Le besoin d'honorer la mémoire d'un demi-million de soldats de l'Empire britannique sans sépulture connue est crucial pour l'IWGC qui, après de multiples délibérations, conclut qu'il est approprié d'inscrire le nom de chaque soldat sur de grands monuments commémoratifs. Les noms de 11 287 Canadiens décédés en France, et sans sépulture connue, sont soigneusement gravés sur les parois du Monument commémoratif de Vimy. La liste, par ordre alphabétique, ne fait aucune distinction entre les officiers et les simples soldats. Tout comme les alignements soignés de pierres tombales dans les cimetières, le nombre de noms souligne l'étendue du carnage. Les noms des 6940 Canadiens disparus dans le saillant d'Ypres en Belgique figurent sur les parois de la Porte de Menin, le principal monument de l'Empire britannique dédié aux militaires défunts sans sépulture connue. Les noms de 64 marins canadiens disparus en mer par suite du bombardement ou du torpillage de leurs navires sont inscrits sur le Monument commémoratif de Hollybrook, près de Southampton, en Angleterre. Les noms de 46 aviateurs canadiens sont gravés sur le Monument commémoratif des aviateurs au cimetière du faubourg d'Amiens, en France. L'IWGC supervise l'érection de ces deux derniers cénotaphes.

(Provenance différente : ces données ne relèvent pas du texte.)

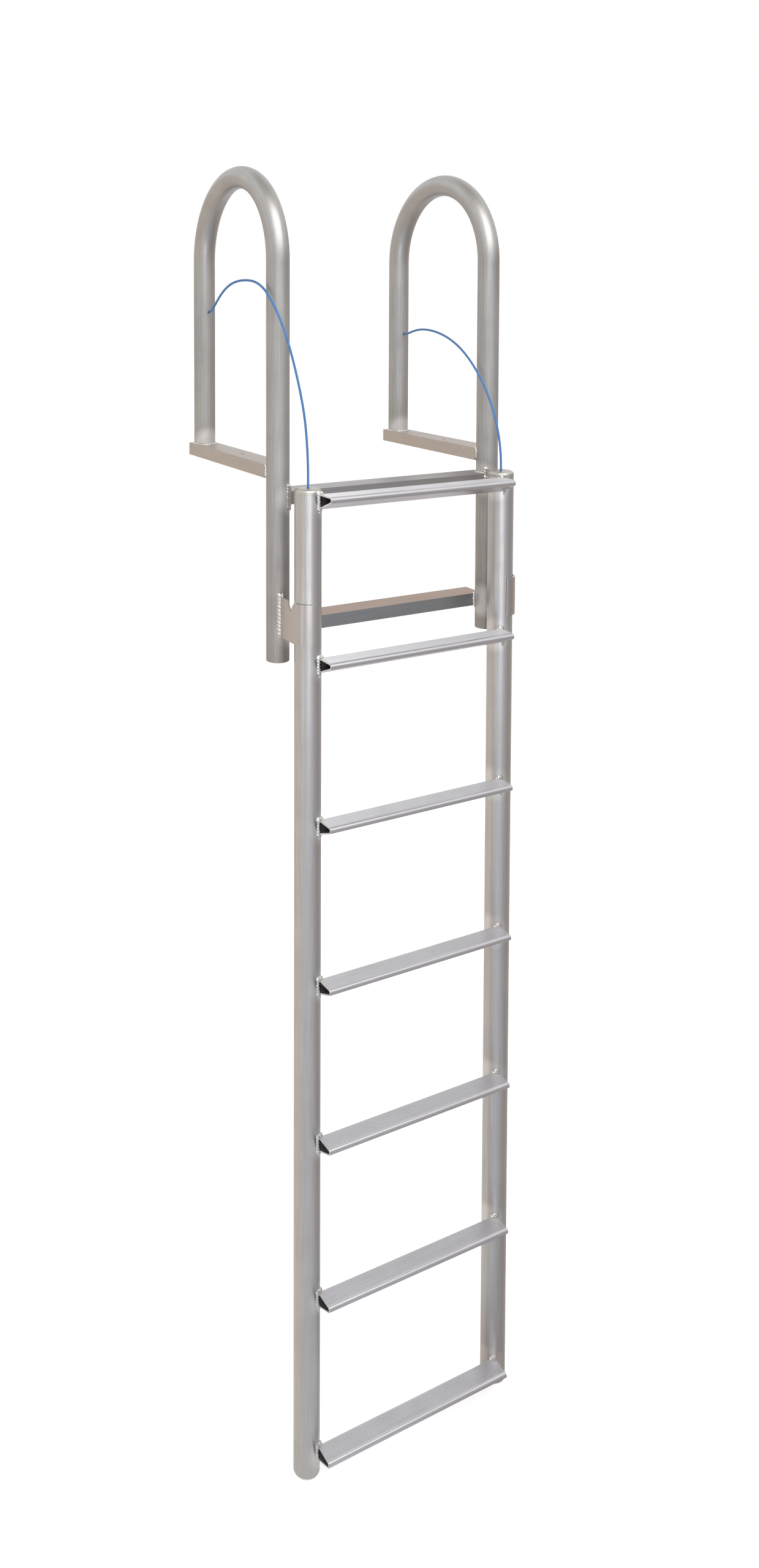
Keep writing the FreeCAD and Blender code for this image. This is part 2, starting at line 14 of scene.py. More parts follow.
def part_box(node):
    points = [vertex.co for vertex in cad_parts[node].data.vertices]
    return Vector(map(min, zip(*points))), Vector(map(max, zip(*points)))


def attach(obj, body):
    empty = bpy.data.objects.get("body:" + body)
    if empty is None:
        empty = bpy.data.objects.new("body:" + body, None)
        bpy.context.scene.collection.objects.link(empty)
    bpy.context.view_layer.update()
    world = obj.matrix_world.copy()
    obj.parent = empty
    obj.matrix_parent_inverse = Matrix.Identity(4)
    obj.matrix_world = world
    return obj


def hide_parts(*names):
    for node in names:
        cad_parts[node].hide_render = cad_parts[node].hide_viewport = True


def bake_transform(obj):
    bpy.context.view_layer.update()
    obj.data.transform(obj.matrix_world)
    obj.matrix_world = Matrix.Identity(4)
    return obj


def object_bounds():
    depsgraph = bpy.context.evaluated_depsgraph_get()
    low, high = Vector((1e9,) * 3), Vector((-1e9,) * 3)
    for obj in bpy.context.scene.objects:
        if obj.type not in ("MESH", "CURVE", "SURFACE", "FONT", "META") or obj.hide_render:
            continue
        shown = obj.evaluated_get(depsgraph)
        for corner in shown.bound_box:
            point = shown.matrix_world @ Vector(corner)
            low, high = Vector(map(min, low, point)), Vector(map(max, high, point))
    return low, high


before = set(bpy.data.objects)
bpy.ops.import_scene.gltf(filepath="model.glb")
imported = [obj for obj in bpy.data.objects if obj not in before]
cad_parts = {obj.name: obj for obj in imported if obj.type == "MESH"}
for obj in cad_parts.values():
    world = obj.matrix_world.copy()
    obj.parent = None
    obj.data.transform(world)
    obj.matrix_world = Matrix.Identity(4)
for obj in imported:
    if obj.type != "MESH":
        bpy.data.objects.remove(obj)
model_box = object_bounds()
MM = 0.001
print("pieces in the model:", len(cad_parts))

# %% [markdown]
# The photograph was taken from the water side, to the left of the ladder, and its uprights stay upright
# in the picture. A camera that looks almost level keeps them so. The lens shift then frames the long drop
# below the deck, as a view camera does. The numbers come from matching the ends of the treads, the rails
# and the tops of the handrail loops.

# %% Camera
PHOTO_WIDTH, PHOTO_HEIGHT = 1239, 2560
FOCAL_PIXELS = 2015.3
AXIS_X, AXIS_Y = 442.8, 555.0
CAMERA_PLACE = Vector((-1.0783, -2.2294, 0.3781))
CAMERA_TURN = -27.47
CAMERA_TILT = -2.93
SENSOR_WIDTH = 36

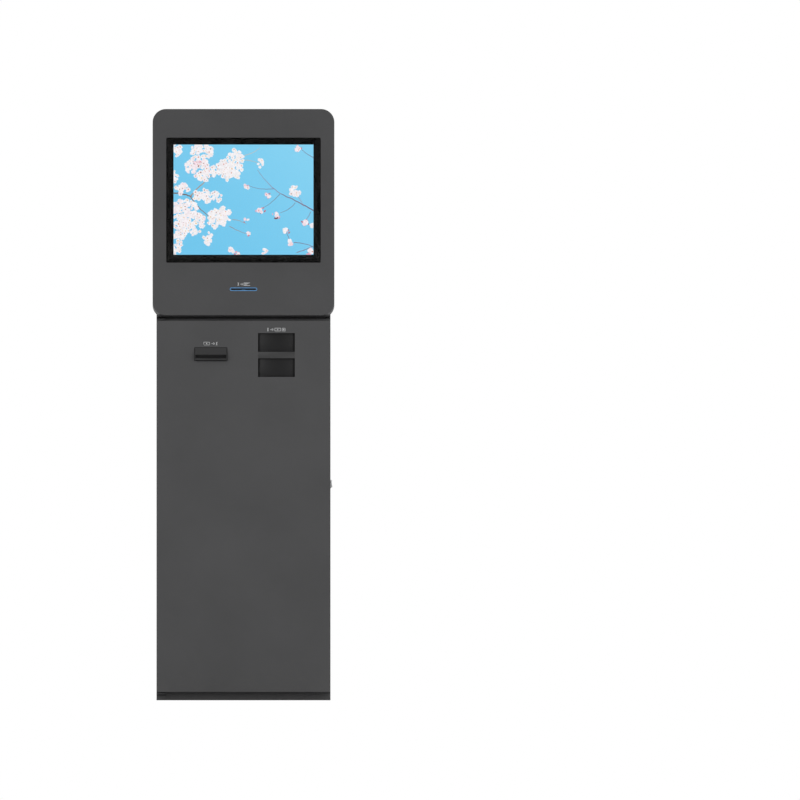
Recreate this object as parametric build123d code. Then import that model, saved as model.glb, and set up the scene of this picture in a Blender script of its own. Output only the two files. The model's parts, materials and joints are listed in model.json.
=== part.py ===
from build123d import *
import os
from math import cos, radians, sin

# A free-standing cash kiosk: a sheet-steel cabinet with a front door, and a display head that
# leans back on top of it.
# Millimetres, +Z up. The origin is the centre of the cabinet's underside. The front faces -Y and
# +X is to the right of a person who stands in front of it.

# ---------------------------------------------------------------- driving sizes
# Display and head
ACTIVE_WIDTH = 376.3            # lit area of a 19-inch 5:4 display
ACTIVE_HEIGHT = 301.1
BORDER_SIDE = 19.3              # black glass border around the lit area
BORDER_TOP = 18.0
BORDER_BOTTOM = 21.9
HEAD_MARGIN_SIDE = 37.0         # painted front beside the glass
HEAD_MARGIN_TOP = 78.6
HEAD_CHIN = 143.9               # painted front below the glass
HEAD_DEPTH = 48.0
HEAD_SHEET = 2.5
HEAD_LIP = 14.0                 # return lip around the open back of the head
HEAD_LIP_SHEET = 2.0
LEAN = 10.0                     # degrees that the head leans back, and that the hood falls to the rear
CORNER_RADIUS = 36.0            # rounded corners of the head and of the hood
HEAD_EDGE_RADIUS = 2.0

# Cabinet
CABINET_DEPTH = 412.0
HEAD_BOTTOM = 1027.5            # height of the head's lower rear edge above the floor
HEAD_OVERHANG = 10.5            # head wider than the cabinet, each side
HEAD_RISE = 14.6                # head top above the hood, along the lean
HEAD_STANDOFF = 1.2             # head's lower rear edge in front of the cabinet's front
HEAD_GAP = 1.5                  # between the head's back and the sloping front of the cabinet
SHEET = 2.0
FRAME_SHEET = 3.0
BASE_SHEET = 3.0

# Front door
DOOR_DEPTH = 40.0
DOOR_GAP = 1.5                  # behind the door
DOOR_HEAD_GAP = 6.0             # between the door's top and the head
DOOR_FOOT = 22.0                # height of the door's lower edge
DOOR_EDGE_RADIUS = 1.0
STILE_WIDTH = 36.0              # front frame, each side
RAIL_HEIGHT = 60.0              # front frame, bottom
LINTEL_HEIGHT = 34.0            # front frame, above the door opening
SEAL_THICKNESS = 1.2
SEAL_WIDTH = 10.0
SEAL_INSET = 4.0                # seal from the cabinet's inner faces
SEAL_PIVOT_INSET = 20.0         # seal from the inner face beside the pivots

# Door pivot
PIVOT_INSET = 8.0               # pivot axis from the door's left side
PIVOT_FORWARD = 24.5            # pivot axis in front of the door's rear plane
PIVOT_RADIUS = 4.0
PIVOT_REACH = 9.0               # pin length inside the door
BRACKET_SHEET = 3.0
RUNNING_CLEARANCE = 0.05        # radial

# Cash-in bezel, in the door
CASH_IN_X = -88.0
CASH_IN_DROP = 90.5             # bezel centre below the door's top
CASH_IN_WIDTH = 89.0
CASH_IN_HEIGHT = 37.0
CASH_IN_PROUD = 13.0
CASH_IN_SLOT_WIDTH = 72.0
CASH_IN_SLOT_HEIGHT = 5.0
CASH_IN_SLOT_DROP = 4.0         # slot centre below the bezel's
ACCEPTOR_ROLLER_RADIUS = 8.0

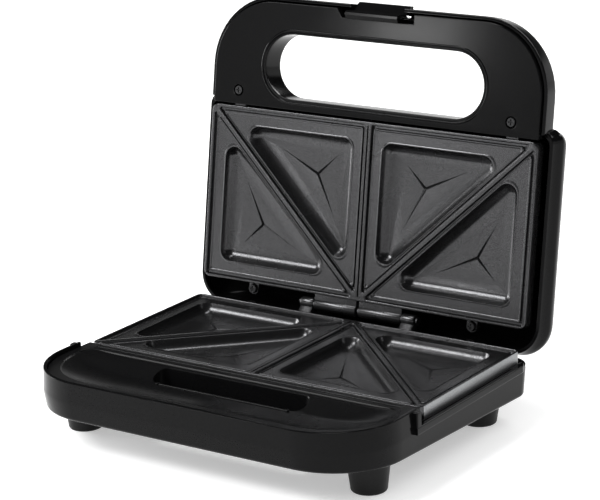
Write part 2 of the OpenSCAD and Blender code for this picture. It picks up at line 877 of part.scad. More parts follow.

Le recensement de tous les noms des disparus à la guerre est en relation étroite avec la vénération dont le Soldat inconnu fait l'objet. Le Soldat inconnu, qui représente le grand nombre d'hommes et de femmes qui ont sacrifié leur vie au service des forces armées du Commonwealth britannique, est le seul soldat britannique dont le corps ait été rapatrié après la Première Guerre mondiale. Il est inhumé à l'Abbaye de Westminster dans un tombeau consacré.

La CWMC adopte un projet soumis par Frederick Chapman Clemesha, un sculpteur de Regina et un ancien membre du Corps d'armée canadien, pour identifier les sept lieux de batailles des Canadiens qui subsistent en France et en Belgique. La sculpture, d'une hauteur de 11 m, est surmontée d'un soldat à la tête penchée dans un geste de recueillement. Il semble partager la même introspection mélancolique que les personnages du Monument commémoratif de Vimy. Une fois le monument érigé à Saint-Julien, près de la route principale qui relie Ypres à Bruges, son impact saisissant amène les membres du jury à remettre en question la décision d'en faire des répliques aux six autres lieux de batailles. Ils craignent que sa reproduction en diminue l'effet. Les autres lieux sont donc identifiés par un simple bloc de granit de Stanstead dans un jardin aménagé. À l'achèvement des travaux, au milieu des années 1920, ces lieux représentent autant de maillons de la grande chaîne des monuments commémoratifs qui comprend plus de 900 cimetières du Commonwealth. Du coup, le front est transformé sur toute sa longueur en via dolorosa ou chemin du souvenir.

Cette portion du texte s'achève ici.